The Flook tune “Peter Street” is, I think, composed by them, and is also on the session.

Thank you so much!

That’s what I was saying, it must be a different tune. Thank God someone finnally tell me that!

Slowing down the music sounds like good, I ll give it a shot. I need to find the software you mentioned first though.

Anyway, thank you again , I v been stucking in this bottleneck for so long.

When you play it by sheet music, it is not the same tune Flook played.

Flook do tend to have a short title for their sets which is either the name of the first tune, or a complete new invention based on some association with the set.

So the tune you found on thesession might not be the tune you’re after, or also don’t forget that there is no editorial quality control on thesession (that’s harsher than it meant to be - other of course than the thesession community itself and the opportunity to comment and post more accurate transcriptions, but don’t just grab the first version if you’re after a specific version).

At the risk of reigniting the whole sheet music / ear debate, I wouldn’t say you should totally ignore the dots, just use them as a framework and a starting point, and if it really doesn’t work maybe you’ve got the dots for a different version! Also don’t forget that people transpose tunes for playing and/or transcription so the mismatch may be partly down to that as well …

Yes it is the same tune. Follow the link I gave. Click on the words “on the session”. It’s the tune that Flook played. Honest.

This is the software you want: Amazing Slow Downer. Couldn’t be without it. https://www.ronimusic.com/

I must admit, I have never used it. I find it is much the best - for me - to listen to the thing at speed, get it in my head and then replicate.

Yeah,you are quite right about that. and I couldn’t agree more about the point of framework thing, that’s exactly what I am doing now. Thank you very much!

Thank you very much! I found the right one this noon, so happy!

You’re welcome! :slight_smile:

That’s quite a skill. I can learn some slow airs and moderate speed tunes by ears, but when it comes to fast ones, especially some improvisation parts, I ll be lost.

No matter how many times I listen. Envy such listen and replicate skills!

Thanks a lot. I found that Windows Media Player could do the same work, and it works good.:slight_smile:

When Flook composes a tune, why don’t they name it a new name, rather than using the name of a common preexisting tune?

I know nothing about Flook other than what’s been on this thread, pretty much. Just strikes me as strange.

Anyhow it’s great for fans of specific groups to have had somebody transcribe their tunes and put them up on The Session.

I saw that The Session even notes that you have to play Peter Street on an A whistle to come out in the key heard on the recording. That’s very useful to know.

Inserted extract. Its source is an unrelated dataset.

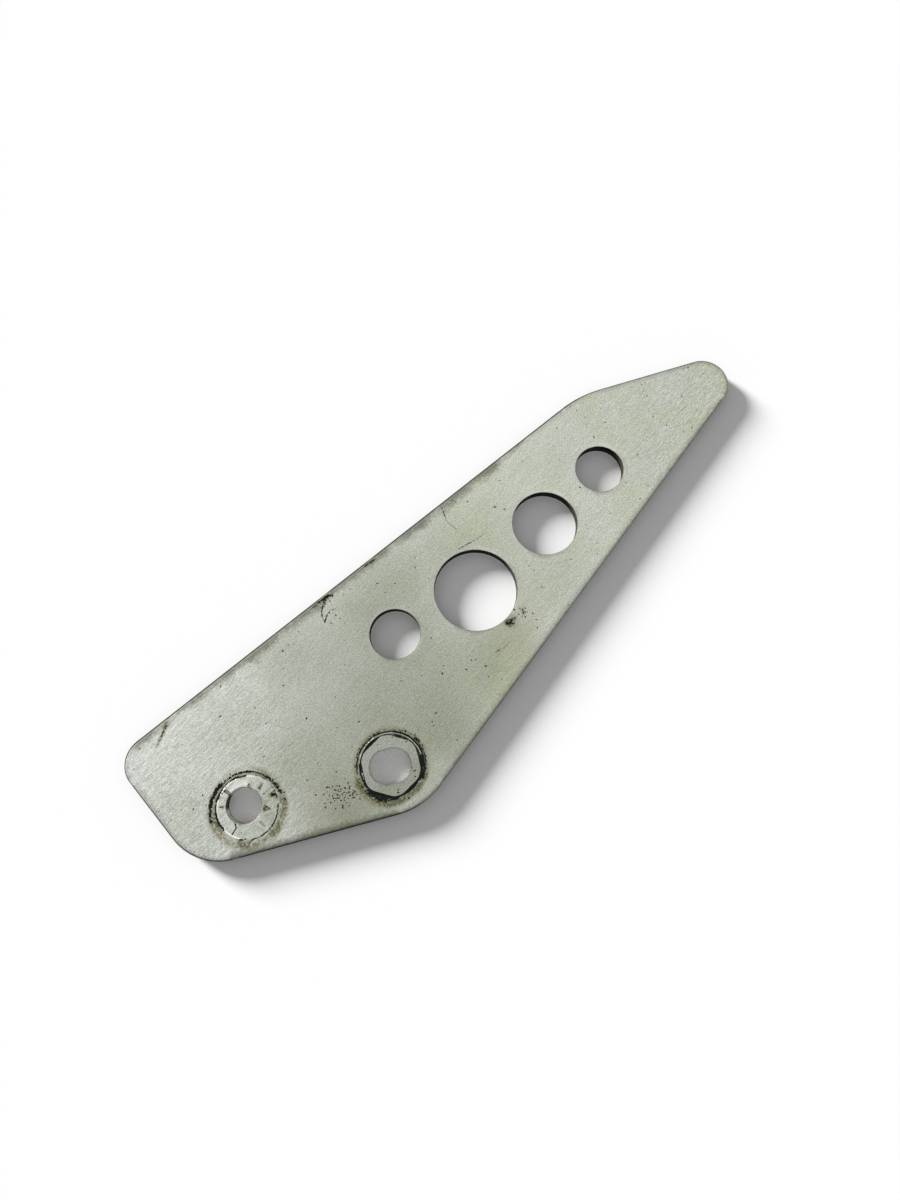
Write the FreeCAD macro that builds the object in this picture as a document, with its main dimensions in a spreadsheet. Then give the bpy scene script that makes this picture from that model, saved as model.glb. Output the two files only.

About transcriptions of tunes heard on recordings, you do have a couple issues:

  1. if the sheet music was transcribed directly from the original recording, how accurate is it?

  2. what if the transcription isn’t from the original recording, but rather the way somebody else plays the tune, say, the way the tune was heard played at a session?

One example of the latter process made an impression on me years ago. There was a tune named The Clumsy Lover, which was making the rounds of Irish sessions around here back in the 1980s. I heard several versions, both at sessions and performed on-stage by Irish bands. They varied in the number of parts, the order of parts, an in the nature of the parts.

In other words there wasn’t a consensus of how the tune went.

This amazed me, because there could be no mystery about the tune: it had been recently composed by a Canadian Highland piper named Neil Dickie, there was an album out with his own band playing it, and he had published a tune collection with the sheet music in it. (I heard his band playing it, live, the same year they debuted it.)

It served to show how in a short time-span a tune could be endlessly garbled and re-hashed through the process of transmission though the ITM session scene.

The Session has several of these garbled versions, and one version (#4) which is close to the original, however the syncopation in one part is incorrectly notated, as I point out in the comments.